Menjawab Panggilan Rindu dengan Amal Nyata
Pada akhirnya, seruan "Ya Rasulullah, Ya Nabi" adalah sebuah panggilan yang menuntut jawaban. Ini bukan sekadar nostalgia atau ungkapan emosional sesaat. Jawaban terbaik atas panggilan kerinduan ini adalah dengan amal nyata. Jawaban kita adalah dengan berusaha sekuat tenaga untuk menjadi cerminan kecil dari akhlak agung yang Beliau ajarkan.
Jawaban kita adalah ketika kita jujur dalam berdagang, karena Beliau adalah Al-Amin. Jawaban kita adalah ketika kita menyayangi anak yatim, karena Beliau adalah pelindung mereka. Jawaban kita adalah ketika kita memaafkan orang yang menyakiti kita, karena Beliau adalah pribadi yang pemaaf. Jawaban kita adalah ketika lisan kita basah dengan shalawat dan zikir, bukan dengan caci maki. Jawaban kita adalah ketika shalat kita khusyuk, keluarga kita harmonis, dan hubungan kita dengan tetangga rukun dan damai.

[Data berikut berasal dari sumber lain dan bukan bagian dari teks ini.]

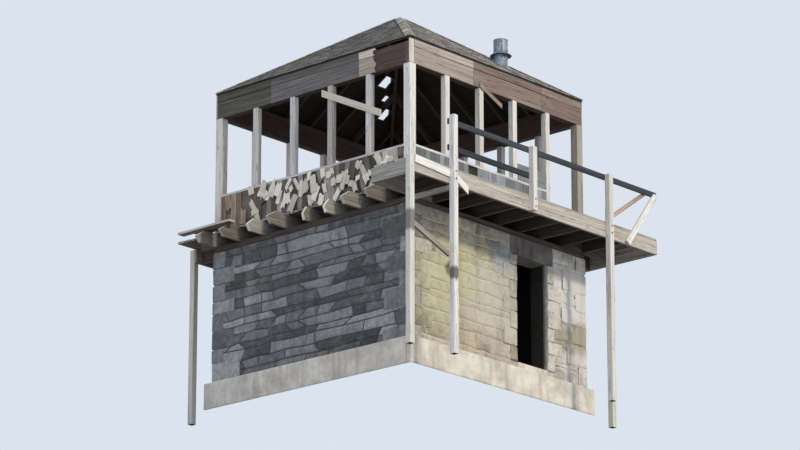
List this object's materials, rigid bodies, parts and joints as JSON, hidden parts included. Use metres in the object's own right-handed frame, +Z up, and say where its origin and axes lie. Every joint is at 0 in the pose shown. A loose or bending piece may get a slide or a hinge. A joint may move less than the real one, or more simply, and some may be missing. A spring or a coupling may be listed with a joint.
{
  "type": "fire lookout tower",
  "caption": "Weathered fire lookout tower: an open timber cab with a hip roof and a broken catwalk on a square rubble stone base with a doorway.",
  "frame": {"origin": "centre of the tower's plan at the lowest ground that its walls and posts meet", "axes": "+Z up, -Y out of the wall with the doorway, +X to the right as seen from in front of the doorway"},
  "size_m": [6.17, 6.17, 6.79],
  "materials": {
    "rubble_stone": "rough rubble with mortar",
    "concrete": "weathered cast concrete",
    "framing_timber": "dark sawn softwood",
    "weathered_timber": "grey weathered softwood",
    "bleached_timber": "sun bleached softwood",
    "dark_timber": "dark weathered softwood",
    "siding": "weathered boards with flaking paint",
    "facing_timber": "brown grey weathered boards",
    "shingles": "grey split shingles",
    "galvanised_steel": "dull galvanised sheet"
  },
  "bodies": {
    "root": {"base_left_wall": "rubble_stone", "base_right_wall": "rubble_stone", "base_back_wall": "rubble_stone", "base_front_left": "rubble_stone", "base_front_right": "rubble_stone", "base_front_top": "rubble_stone", "lintel": "concrete", "threshold": "concrete", "base_floor": "concrete", "footing": "concrete", "wall_plates": "framing_timber", "floor_joists": "framing_timber", "left_outriggers": "framing_timber", "right_outriggers": "framing_timber", "front_rim": "weathered_timber", "side_rims": "weathered_timber", "cab_floor": "weathered_timber", "walk_front": "weathered_timber", "walk_right": "weathered_timber", "walk_back": "weathered_timber", "support_posts": "bleached_timber", "rail_posts": "bleached_timber", "rails": "dark_timber", "leaning_post": "bleached_timber", "walk_braces": "weathered_timber", "corner_posts": "bleached_timber", "front_back_mullions": "bleached_timber", "side_mullions": "weathered_timber", "front_low_wall": "siding", "left_low_wall": "siding", "right_low_wall": "siding", "back_low_wall": "siding", "sills": "weathered_timber", "headers": "framing_timber", "front_facing": "facing_timber", "left_facing": "dark_timber", "rear_facings": "dark_timber", "hip_rafters": "framing_timber", "jack_rafters": "framing_timber", "roof_front": "shingles", "roof_left": "shingles", "roof_right": "shingles", "roof_back": "shingles", "stovepipe": "galvanised_steel", "loose_boards": "bleached_timber"}
  },
  "joints": []
}
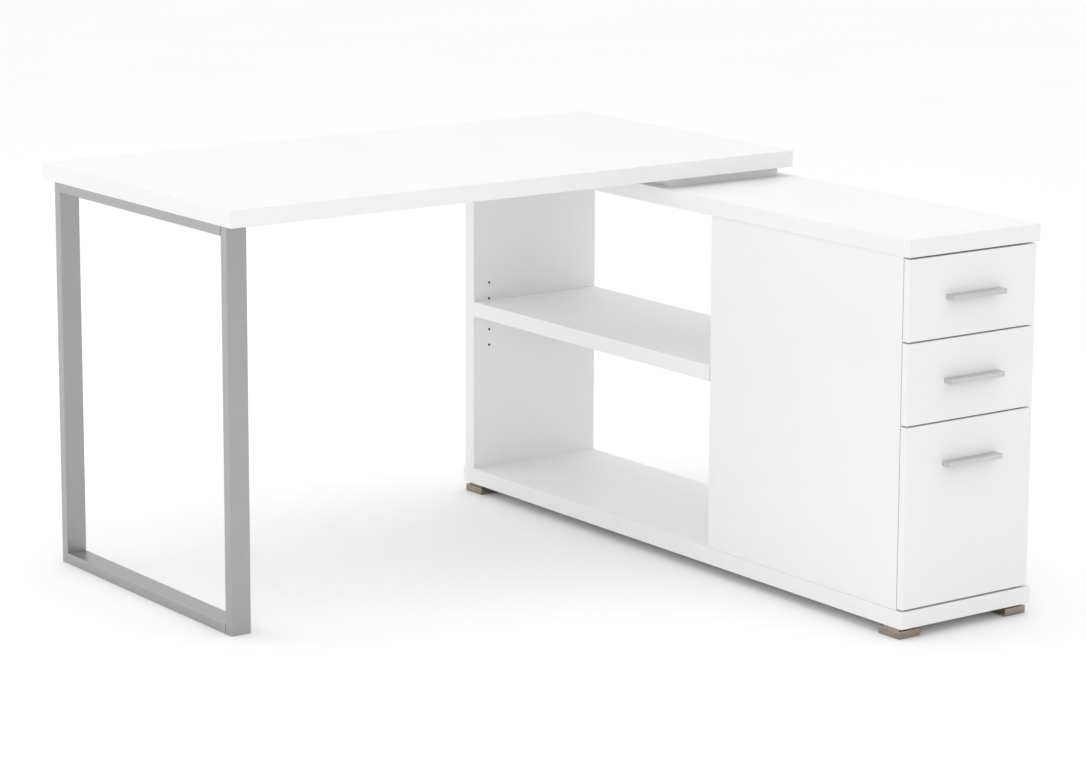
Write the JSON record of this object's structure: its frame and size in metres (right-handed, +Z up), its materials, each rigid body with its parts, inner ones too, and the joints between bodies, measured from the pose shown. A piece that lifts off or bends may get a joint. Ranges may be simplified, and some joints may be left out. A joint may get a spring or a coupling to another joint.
{
  "type": "corner desk",
  "caption": "L-shaped corner desk: thick white top on a silver loop leg, resting on a long low cabinet with open shelf bays and a bank of drawers on roller slides.",
  "frame": {"origin": "middle of the footprint, on the floor", "axes": "+X along the desk top from the loop leg to the cabinet, +Y to the back, drawers open towards -Y, +Z up"},
  "size_m": [1.246, 1.356, 0.756],
  "materials": {
    "white_laminate": "white melamine laminate on board, satin",
    "drawer_box": "white foil on thin board, matt",
    "core_paper": "plain kraft paper honeycomb",
    "silver_paint": "silver powder coat, satin",
    "satin_aluminium": "satin anodised",
    "satin_nickel": "brushed nickel plate",
    "zinc_steel": "zinc plated",
    "roller_nylon": "natural nylon",
    "black_plastic": "moulded, matt"
  },
  "bodies": {
    "frame": {"desktop_upper_skin": "white_laminate", "desktop_lower_skin": "white_laminate", "desktop_edge_frame": "white_laminate", "desktop_core": "core_paper", "leg_front_post": "silver_paint", "leg_rear_post": "silver_paint", "leg_top_rail": "silver_paint", "leg_bottom_rail": "silver_paint", "leg_connectors": "black_plastic", "leg_connector_screws": "zinc_steel", "leg_end_caps": "black_plastic", "leg_mounting_screws": "zinc_steel", "cabinet_top": "white_laminate", "cabinet_base": "white_laminate", "end_panel": "white_laminate", "divider_panel": "white_laminate", "inner_side_panel": "white_laminate", "outer_side_panel": "white_laminate", "shelf": "white_laminate", "shelf_pins": "zinc_steel", "riser_board": "white_laminate", "riser_bolts": "zinc_steel", "foot_front_inner": "satin_nickel", "foot_front_outer": "satin_nickel", "foot_rear_inner": "satin_nickel", "foot_rear_outer": "satin_nickel", "foot_screws": "zinc_steel", "cam_locks": "zinc_steel", "cam_bolts": "zinc_steel", "end_panel_screws": "zinc_steel", "cabinet_rails_inner": "zinc_steel", "cabinet_rails_outer": "zinc_steel"},
    "top_drawer": {"top_drawer_front": "white_laminate", "top_drawer_left_side": "drawer_box", "top_drawer_right_side": "drawer_box", "top_drawer_back": "drawer_box", "top_drawer_bottom": "drawer_box", "top_drawer_handle": "satin_aluminium", "top_drawer_rails": "zinc_steel"},
    "top_cabinet_rollers": {"top_cabinet_rollers": "roller_nylon"},
    "top_drawer_rollers": {"top_drawer_rollers": "roller_nylon"},
    "middle_drawer": {"middle_drawer_front": "white_laminate", "middle_drawer_left_side": "drawer_box", "middle_drawer_right_side": "drawer_box", "middle_drawer_back": "drawer_box", "middle_drawer_bottom": "drawer_box", "middle_drawer_handle": "satin_aluminium", "middle_drawer_rails": "zinc_steel"},
    "middle_cabinet_rollers": {"middle_cabinet_rollers": "roller_nylon"},
    "middle_drawer_rollers": {"middle_drawer_rollers": "roller_nylon"},
    "file_drawer": {"file_drawer_front": "white_laminate", "file_drawer_left_side": "drawer_box", "file_drawer_right_side": "drawer_box", "file_drawer_back": "drawer_box", "file_drawer_bottom": "drawer_box", "file_drawer_handle": "satin_aluminium", "file_drawer_rails": "zinc_steel", "file_drawer_hanging_bars": "zinc_steel"},
    "file_cabinet_rollers": {"file_cabinet_rollers": "roller_nylon"},
    "file_drawer_rollers": {"file_drawer_rollers": "roller_nylon"}
  },
  "joints": [
    {"name": "top_drawer_slide", "type": "slide", "parent": "frame", "child": "top_drawer", "axis": [0, -1, 0], "range_m": [0, 0.33]},
    {"name": "top_cabinet_roller_spin", "type": "hinge", "parent": "frame", "child": "top_cabinet_rollers", "pos_m": [0.471, -0.628, 0.5323], "axis": [1, 0, 0], "range_deg": [0, 1660]},
    {"name": "top_drawer_roller_spin", "type": "hinge", "parent": "top_drawer", "child": "top_drawer_rollers", "pos_m": [0.471, -0.21, 0.5295], "axis": [1, 0, 0], "range_deg": [0, 1660]},
    {"name": "middle_drawer_slide", "type": "slide", "parent": "frame", "child": "middle_drawer", "axis": [0, -1, 0], "range_m": [0, 0.33]},
    {"name": "middle_cabinet_roller_spin", "type": "hinge", "parent": "frame", "child": "middle_cabinet_rollers", "pos_m": [0.471, -0.628, 0.3853], "axis": [1, 0, 0], "range_deg": [0, 1660]},
    {"name": "middle_drawer_roller_spin", "type": "hinge", "parent": "middle_drawer", "child": "middle_drawer_rollers", "pos_m": [0.471, -0.21, 0.3825], "axis": [1, 0, 0], "range_deg": [0, 1660]},
    {"name": "file_drawer_slide", "type": "slide", "parent": "frame", "child": "file_drawer", "axis": [0, -1, 0], "range_m": [0, 0.33]},
    {"name": "file_cabinet_roller_spin", "type": "hinge", "parent": "frame", "child": "file_cabinet_rollers", "pos_m": [0.471, -0.628, 0.0733], "axis": [1, 0, 0], "range_deg": [0, 1660]},
    {"name": "file_drawer_roller_spin", "type": "hinge", "parent": "file_drawer", "child": "file_drawer_rollers", "pos_m": [0.471, -0.21, 0.0705], "axis": [1, 0, 0], "range_deg": [0, 1660]}
  ],
  "couplings": [
    {"joint": "top_cabinet_roller_spin", "follows": "top_drawer_slide", "rad_per_m": 87.719},
    {"joint": "top_drawer_roller_spin", "follows": "top_drawer_slide", "rad_per_m": 87.719},
    {"joint": "middle_cabinet_roller_spin", "follows": "middle_drawer_slide", "rad_per_m": 87.719},
    {"joint": "middle_drawer_roller_spin", "follows": "middle_drawer_slide", "rad_per_m": 87.719},
    {"joint": "file_cabinet_roller_spin", "follows": "file_drawer_slide", "rad_per_m": 87.719},
    {"joint": "file_drawer_roller_spin", "follows": "file_drawer_slide", "rad_per_m": 87.719}
  ]
}
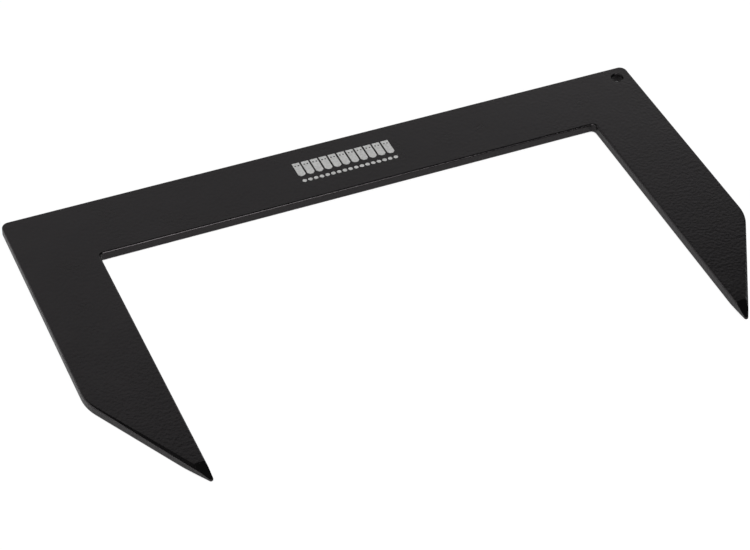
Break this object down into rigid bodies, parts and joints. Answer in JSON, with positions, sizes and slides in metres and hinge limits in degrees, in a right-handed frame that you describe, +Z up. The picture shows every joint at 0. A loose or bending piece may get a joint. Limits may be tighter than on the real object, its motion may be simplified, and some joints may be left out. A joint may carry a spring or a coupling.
{
  "type": "slater's bench iron",
  "caption": "Flat U-shaped steel bench iron in black powder coat, with driving points on both legs, a straight dressing edge and a hanging hole.",
  "frame": {"origin": "middle of the underside of the box that holds the iron as it lies flat", "axes": "+X along the spine towards the end with the hanging hole, +Y from the points of the legs to the straight back edge, +Z up through the thickness"},
  "size_m": [0.43, 0.2354, 0.0066],
  "materials": {
    "black_powder_coat": "satin powder coat with a fine orange-peel texture",
    "pale_ink": "matt pad-printed ink"
  },
  "bodies": {
    "root": {"bench_iron_plate": "black_powder_coat", "printed_slate_course": "pale_ink", "printed_dash_row": "pale_ink"}
  },
  "joints": []
}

Setiap sunnah yang kita hidupkan, setiap akhlak mulia yang kita praktikkan, adalah jawaban kita atas panggilan cinta tersebut. Dengan begitu, kita tidak hanya menjadi pemanggil, tetapi juga penerus risalahnya dalam skala kita masing-masing. Kita menjadi duta-duta kecil dari ajaran Rahmatan lil 'Alamin di lingkungan kita. Semoga dengan usaha kita meneladani Beliau, kita pantas untuk mendapatkan syafaatnya dan berharap dapat memandang wajahnya kelak di surga. Semoga setiap kali kita menggemakan panggilan suci ini, hati kita semakin terikat, semangat kita semakin menyala, dan hidup kita semakin terarah pada jalan yang Beliau ridhai.
Ya Rasulullah, Ya Nabi... Semoga salam dan shalawat senantiasa tercurah kepadamu, wahai kekasih hati kami.